Exemples de députés européens français élus pour la mandature 2024–2029
Parmi les 81 députés européens français élus lors du scrutin de juin 2024, plusieurs figures incarnent les grandes sensibilités politiques du pays et illustrent la diversité des parcours présents au sein de l’hémicycle européen. Leurs fonctions, responsabilités ou antécédents permettent de mieux comprendre les équilibres politiques et les dynamiques internes du Parlement pour la législature 2024–2029.
Patriotes pour l’Europe (Rassemblement national, 30 élus)
Le Rassemblement national constitue la première délégation française au Parlement européen.
Renew Europe (Renaissance, MoDem, Horizons, UDI, Parti radical, 13 élus)
Le groupe centriste conserve une présence significative, bien que réduite.
Socialistes et Démocrates (Parti socialiste – Place publique, 13 élus)
La gauche sociale-démocrate retrouve une place centrale avec une délégation rajeunie et renforcée.
La Gauche (La France insoumise, 9 élus)
La délégation insoumise confirme sa présence au sein du groupe de la Gauche unitaire européenne.
Parti populaire européen (Les Républicains, 6 élus)
Les Républicains restent affiliés au groupe conservateur PPE.

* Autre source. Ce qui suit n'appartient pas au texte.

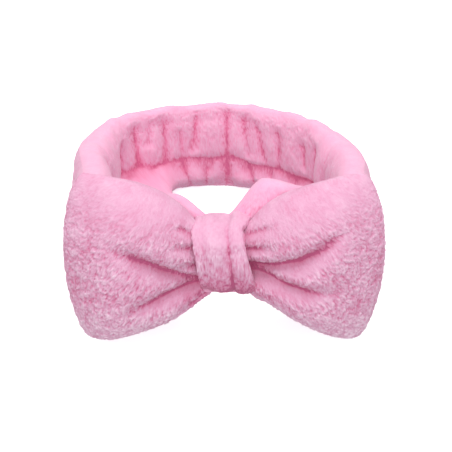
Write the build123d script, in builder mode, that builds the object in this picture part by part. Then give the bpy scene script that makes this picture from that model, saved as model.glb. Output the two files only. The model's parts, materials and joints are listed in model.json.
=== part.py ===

Verts/ALE (Europe Écologie Les Verts, 5 élus)
En recul par rapport à 2019, les écologistes conservent toutefois une représentation.
- Marie Toussaint : militante écologiste, députée depuis 2019.
- David Cormand : ancien secrétaire national d’EELV, député depuis 2019.
Reconquête ! (5 élus)
Le parti d’extrême droite fondé par Éric Zemmour entre pour la première fois au Parlement.
- Marion Maréchal : ancienne députée nationale, tête de liste de Reconquête.